Charity collectors may be moved out of a busy shopping street in Hove if they pester people too much.
Council chiefs may even use a by-law to ban them if talks fail to improve relations between the chuggers – or charity muggers – and shoppers and traders in George Street, Hove.
The problem was raised at a Brighton and Hove City Council meeting by Conservative member Andrew Wealls.
The Central Hove councillor told the council’s Neighbourhoods, Inclusion, Communities and Equalities Committee that it was “a big problem” and caused “a tremendous amount of distress”.
Councillor Wealls won the support of colleagues for tougher measures when he addressed the committee at Hove Town Hall yesterday (Monday 3 December).
Traders shared their concerns with him and fellow ward councillor Clare Moonan, a Labour member.
They said that the charity workers approaching people in the street were putting people off coming to the area and upsetting vulnerable people.
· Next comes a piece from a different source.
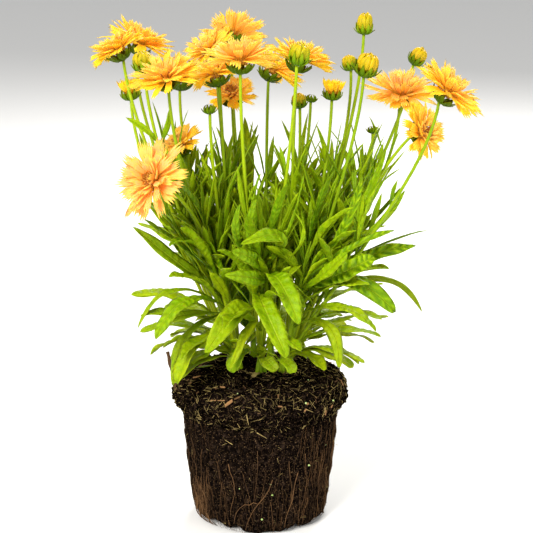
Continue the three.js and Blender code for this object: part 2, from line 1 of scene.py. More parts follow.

Councillor Wealls said: “When it was first brought to my attention, I didn’t realise it was that big a problem. Now I understand what a big problem it is.
“I have spoken to many of the traders and the charity shops where they have volunteers from vulnerable groups.
“Part of the challenge is the interaction with the volunteers, as the charities are essentially mugging them to donate to charity, causing a tremendous amount of distress.
“A lot of the time people do not have the confidence to not engage with a charity mugger.
“We walk past, but there are people who do not have that confidence. It is a problem many of us do not recognise.”
Councillor Wealls said that restricting charities to a smaller one-metre to two-metre area with a stand would help to resolve the problem.
Councillor Moonan agreed and said: “I have spoken to traders about how distressing it is.
“I regularly go up there and do get approached by chuggers. One is enough then you get a second and a third.
“Hopefully we have a solution to this problem.”
The committee agreed unanimously to negotiate a new agreement with the Institute of Fundraising, the professional membership body for charitable fundraising.
The institute works with councils to create site management agreements that set controls on when and where fundraising can take place
Its members are expected to stick to the agreements and are subject to spot checks.
Conservative councillor Ann Norman said that if the talks failed then the committee should consider bringing in a by-law for George Street – or a “public space protection order” which would give police the power to order chuggers to leave.
Her suggestion was also backed by the committee.